Many Pythonistas are woefully ignorant of what's going on outside their siloed community.

[1] https://fidget-spinner.github.io/posts/jit-reflections.html





Everything being mutable by default, including strings, is about as big a foot gun as you can find in a high level language.

Having immutable objects by default isn’t incredibly commonplace outside of functional languages. It certainly isn’t unique to Ruby and seems out of place in a discussion comparing Ruby to Python. Fortunately, you can defensively freeze any objects you’re passing around to avoid the most common issues with mutable objects.

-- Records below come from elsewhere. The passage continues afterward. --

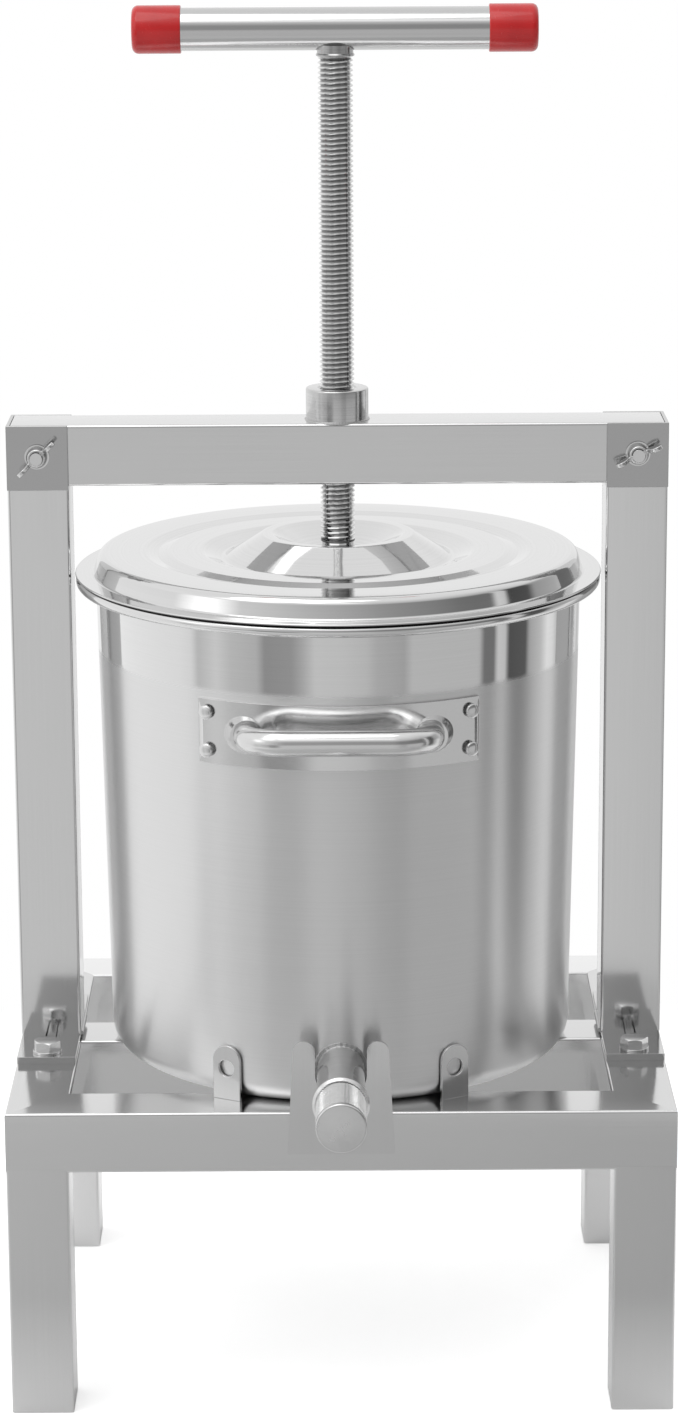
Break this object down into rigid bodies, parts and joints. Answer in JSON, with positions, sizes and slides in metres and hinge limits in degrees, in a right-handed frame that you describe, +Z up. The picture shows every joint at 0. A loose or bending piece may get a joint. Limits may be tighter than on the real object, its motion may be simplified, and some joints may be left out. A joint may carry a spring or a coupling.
{
  "type": "fruit press",
  "caption": "Stainless steel screw press: a lidded pot with side handles and a capped spout on a legged tube frame, with a T-handled screw through a beam.",
  "frame": {"origin": "on the floor under the feet, on the middle plane between the two posts' outer sides, midway between the front of the spout's cap and the back of the rear handle", "axes": "+Z up along the screw, +X to the right seen from the spout's side, so the spout points to -Y"},
  "size_m": [0.2678, 0.2872, 0.5559],
  "materials": {
    "frame_steel": "satin stainless tube",
    "plate_steel": "satin stainless plate",
    "fastener_steel": "bright stainless fasteners",
    "screw_steel": "turned stainless thread",
    "boss_steel": "turned stainless",
    "spring_steel": "dark spring steel",
    "handle_steel": "satin stainless tube",
    "red_plastic": "glossy red plastic",
    "lid_steel": "mirror polished stainless",
    "pot_steel": "polished band over satin wall",
    "grip_steel": "polished stainless",
    "spout_steel": "turned stainless",
    "gasket_rubber": "soft sealing rubber",
    "basket_steel": "perforated stainless sheet",
    "press_steel": "satin stainless plate"
  },
  "bodies": {
    "frame": {"front_rail": "frame_steel", "rear_rail": "frame_steel", "left_rail": "frame_steel", "right_rail": "frame_steel", "middle_rail": "frame_steel", "front_left_leg": "frame_steel", "front_right_leg": "frame_steel", "rear_left_leg": "frame_steel", "rear_right_leg": "frame_steel", "spout_bracket": "plate_steel", "pot_stops": "plate_steel", "left_post": "frame_steel", "right_post": "frame_steel", "left_foot_plate": "plate_steel", "right_foot_plate": "plate_steel", "foot_bolts": "fastener_steel", "foot_washers": "fastener_steel", "foot_nuts": "fastener_steel", "left_saddle": "plate_steel", "right_saddle": "plate_steel", "beam": "frame_steel", "screw_boss": "boss_steel", "beam_bolts": "fastener_steel", "pot_floor": "pot_steel", "pot_wall": "pot_steel", "pot_rim": "pot_steel", "front_handle_plate": "grip_steel", "rear_handle_plate": "grip_steel", "front_handle_bar": "grip_steel", "rear_handle_bar": "grip_steel", "handle_rivets": "fastener_steel", "spout_pipe": "spout_steel", "basket_floor": "basket_steel", "basket_wall": "basket_steel", "basket_rim": "basket_steel"},
    "lid": {"lid": "lid_steel"},
    "screw": {"screw": "screw_steel", "stop_ring": "spring_steel", "handle_tube": "handle_steel", "left_grip_cap": "red_plastic", "right_grip_cap": "red_plastic", "lid_washer": "fastener_steel", "lid_clip": "spring_steel"},
    "left_washer": {"left_washer": "fastener_steel"},
    "left_wing_nut": {"left_wing_nut": "fastener_steel"},
    "right_washer": {"right_washer": "fastener_steel"},
    "right_wing_nut": {"right_wing_nut": "fastener_steel"},
    "cap_gasket": {"cap_gasket": "gasket_rubber"},
    "spout_cap": {"spout_cap": "spout_steel"},
    "press_plate": {"press_plate": "press_steel", "press_cup": "boss_steel"}
  },
  "joints": [
    {"name": "screw_feed", "type": "slide", "parent": "frame", "child": "lid", "axis": [0, 0, 1], "range_m": [0, 0.02]},
    {"name": "screw_turn", "type": "hinge", "parent": "lid", "child": "screw", "pos_m": [0, 0.02316, 0.45], "axis": [0, 0, 1], "range_deg": [0, 3600]},
    {"name": "press_plate_lift", "type": "slide", "parent": "frame", "child": "press_plate", "axis": [0, 0, 1], "range_m": [0, 0.15]},
    {"name": "left_nut_feed", "type": "slide", "parent": "frame", "child": "left_washer", "axis": [0, -1, 0], "range_m": [0, 0.0048]},
    {"name": "left_nut_turn", "type": "hinge", "parent": "left_washer", "child": "left_wing_nut", "pos_m": [-0.12144, 0, 0.3771], "axis": [0, -1, 0], "range_deg": [0, 2160]},
    {"name": "right_nut_feed", "type": "slide", "parent": "frame", "child": "right_washer", "axis": [0, -1, 0], "range_m": [0, 0.0048]},
    {"name": "right_nut_turn", "type": "hinge", "parent": "right_washer", "child": "right_wing_nut", "pos_m": [0.12144, 0, 0.3771], "axis": [0, -1, 0], "range_deg": [0, 2160]},
    {"name": "spout_cap_feed", "type": "slide", "parent": "frame", "child": "cap_gasket", "axis": [0, -1, 0], "range_m": [0, 0.012]},
    {"name": "spout_cap_turn", "type": "hinge", "parent": "cap_gasket", "child": "spout_cap", "pos_m": [0, -0.12, 0.1446], "axis": [0, -1, 0], "range_deg": [0, 2880]}
  ],
  "couplings": [
    {"joint": "screw_turn", "follows": "screw_feed", "rad_per_m": 3141.6},
    {"joint": "left_nut_turn", "follows": "left_nut_feed", "rad_per_m": 7854},
    {"joint": "right_nut_turn", "follows": "right_nut_feed", "rad_per_m": 7854},
    {"joint": "spout_cap_turn", "follows": "spout_cap_feed", "rad_per_m": 4188.8}
  ]
}
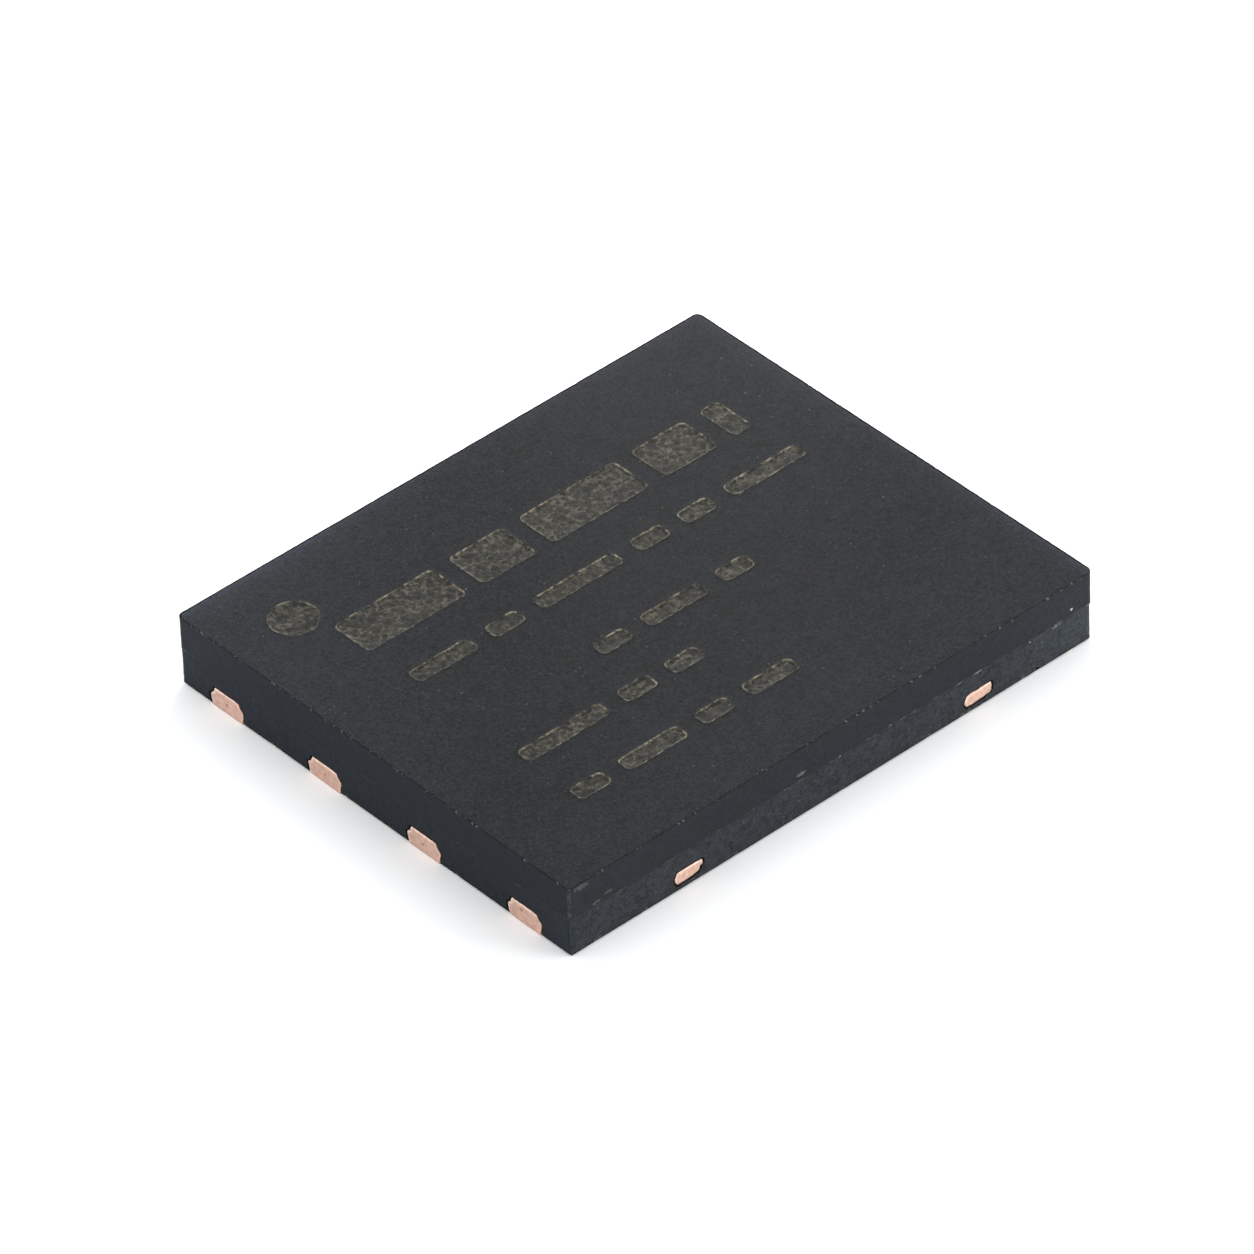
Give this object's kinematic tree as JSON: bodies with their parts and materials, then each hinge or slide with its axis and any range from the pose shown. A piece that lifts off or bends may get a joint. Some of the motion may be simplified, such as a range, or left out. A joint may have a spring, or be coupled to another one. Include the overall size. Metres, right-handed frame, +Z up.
{
  "type": "flash memory chip",
  "caption": "Surface-mount flash memory chip in a flat leadless rectangular package, with contacts along the short sides and a thermal pad underneath.",
  "frame": {"origin": "middle of the package in plan, on the seating plane of the contacts and thermal pad", "axes": "+X along the long side, +Y along the short side, +Z up out of the board. Contact 1 and the round dot are at the -X +Y corner"},
  "size_m": [0.006, 0.005, 0.0008],
  "materials": {
    "mold_compound": "matte, fine grained",
    "lead_frame": "saw-cut copper on the ends, matte tin on the soldering faces",
    "attach_film": "matte",
    "silicon": "polished",
    "bond_wire": "bright gold"
  },
  "bodies": {
    "root": {"mold_body": "mold_compound", "die_pad": "lead_frame", "contact_1": "lead_frame", "contact_2": "lead_frame", "contact_3": "lead_frame", "contact_4": "lead_frame", "contact_5": "lead_frame", "contact_6": "lead_frame", "contact_7": "lead_frame", "contact_8": "lead_frame", "die_attach_film": "attach_film", "memory_die": "silicon", "bond_wire_1": "bond_wire", "bond_wire_2": "bond_wire", "bond_wire_3": "bond_wire", "bond_wire_4": "bond_wire", "bond_wire_5": "bond_wire", "bond_wire_6": "bond_wire", "bond_wire_7": "bond_wire", "bond_wire_8": "bond_wire"}
  },
  "joints": []
}
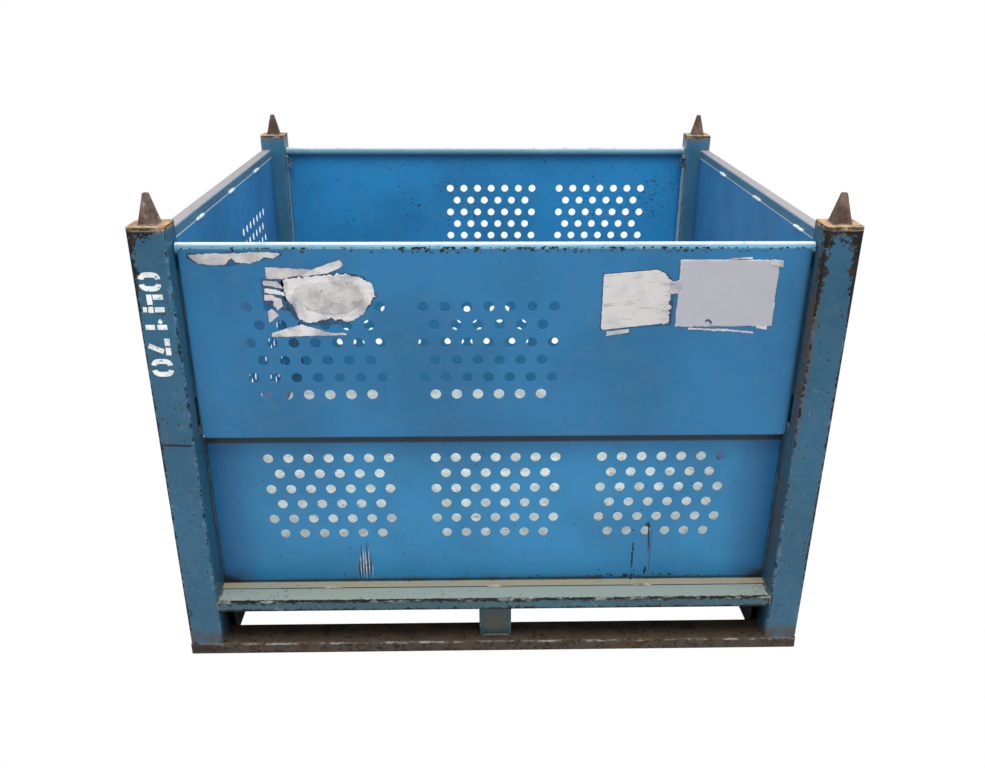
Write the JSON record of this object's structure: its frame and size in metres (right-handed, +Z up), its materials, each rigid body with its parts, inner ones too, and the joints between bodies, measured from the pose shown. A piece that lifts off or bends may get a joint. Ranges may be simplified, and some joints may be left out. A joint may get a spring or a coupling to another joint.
{
  "type": "rigid steel stacking bulk container",
  "caption": "Rigid steel bulk container with perforated walls, corner posts with stacking spikes, fork pockets, and lift-and-swing half-height gates at front and back.",
  "frame": {"origin": "bottom centre of the container, on the ground", "axes": "+X to the right, +Y to the back, +Z up; the front gate faces -Y"},
  "size_m": [1.2192, 1.143, 0.9144],
  "materials": {
    "post_paint": "worn blue enamel with chips and rust",
    "sheet_paint": "worn blue enamel with scratches and dust",
    "gate_paint": "worn blue enamel with torn paper labels",
    "gate_tube_paint": "blue enamel rubbed pale along the top",
    "rail_paint": "blue enamel worn to grey, with dust",
    "skid_paint": "blue enamel mostly lost to brown rust",
    "runner_paint": "blue enamel over rust",
    "under_paint": "thin blue enamel",
    "floor_steel": "enamel scoured to grey steel with rust specks",
    "cap_rust": "paint worn off, tan rust",
    "spike_rust": "paint worn off, brown rust",
    "pin_steel": "bare steel, rubbed"
  },
  "bodies": {
    "frame": {"post_front_left": "post_paint", "post_cap_front_left": "cap_rust", "stacking_spike_front_left": "spike_rust", "post_front_right": "post_paint", "post_cap_front_right": "cap_rust", "stacking_spike_front_right": "spike_rust", "post_back_left": "post_paint", "post_cap_back_left": "cap_rust", "stacking_spike_back_left": "spike_rust", "post_back_right": "post_paint", "post_cap_back_right": "cap_rust", "stacking_spike_back_right": "spike_rust", "skid_front": "skid_paint", "deck_rail_front": "rail_paint", "lower_sheet_front": "sheet_paint", "gate_stops_front": "post_paint", "skid_back": "skid_paint", "deck_rail_back": "rail_paint", "lower_sheet_back": "sheet_paint", "gate_stops_back": "post_paint", "side_runner_left": "runner_paint", "deck_rail_left": "rail_paint", "side_sheet_left": "sheet_paint", "side_top_rail_left": "rail_paint", "side_runner_right": "runner_paint", "deck_rail_right": "rail_paint", "side_sheet_right": "sheet_paint", "side_top_rail_right": "rail_paint", "centre_runner": "runner_paint", "centre_runner_end_plates": "runner_paint", "floor_plate": "floor_steel", "cross_member_1": "under_paint", "cross_member_2": "under_paint", "cross_member_3": "under_paint"},
    "front_gate_pins": {"pivot_pins_front": "pin_steel"},
    "front_gate": {"gate_sheet_front": "gate_paint", "gate_top_tube_front": "gate_tube_paint"},
    "back_gate_pins": {"pivot_pins_back": "pin_steel"},
    "back_gate": {"gate_sheet_back": "gate_paint", "gate_top_tube_back": "gate_tube_paint"}
  },
  "joints": [
    {"name": "front_gate_lift", "type": "slide", "parent": "frame", "child": "front_gate_pins", "axis": [0, 0, 1], "range_m": [0, 0.057]},
    {"name": "front_gate_swing", "type": "hinge", "parent": "front_gate_pins", "child": "front_gate", "pos_m": [0, -0.528, 0.4814], "axis": [1, 0, 0], "range_deg": [0, 180]},
    {"name": "back_gate_lift", "type": "slide", "parent": "frame", "child": "back_gate_pins", "axis": [0, 0, 1], "range_m": [0, 0.057]},
    {"name": "back_gate_swing", "type": "hinge", "parent": "back_gate_pins", "child": "back_gate", "pos_m": [0, 0.528, 0.4814], "axis": [-1, 0, 0], "range_deg": [0, 180]}
  ]
}
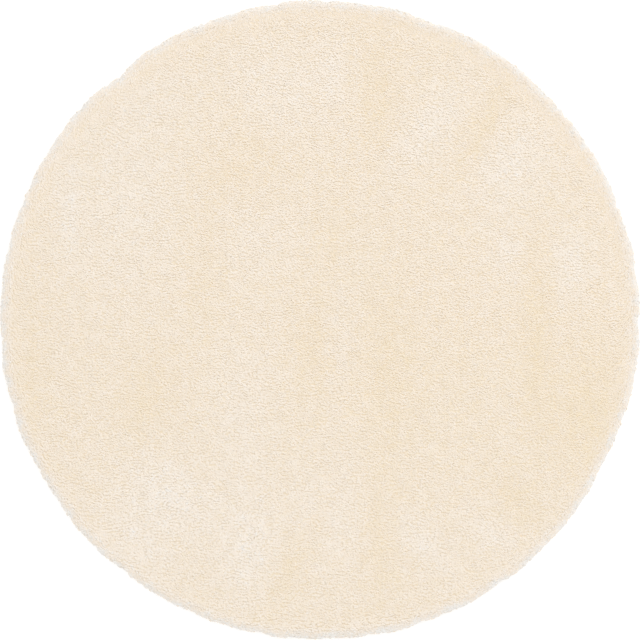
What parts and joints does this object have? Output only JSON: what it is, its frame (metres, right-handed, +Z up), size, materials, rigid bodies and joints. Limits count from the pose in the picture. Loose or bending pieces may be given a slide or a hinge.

Immutable strings is a more popular programming language feature and Ruby has a mechanism for opting into that. It’s so commonplace that the complaint usually isn’t that a string can be modified, but rather that every source file includes a magic comment to prevent that. Besides data safety, the VM can optimize frozen strings, so popular linters will flip that setting on for you. String mutability isn’t a practical issue for modern codebases. And, as language design goes, it’s kinda nice not needing to use a parallel set of classes for mutable and immutable string data IMHO.

With that said, the magic comment is a wart and folks are looking at making immutable strings the default. But, there’s a strong desire to avoid breaking the world. The Ruby Core team is keen to keep the lessons learned from the Python 2 -> 3 migration in mind.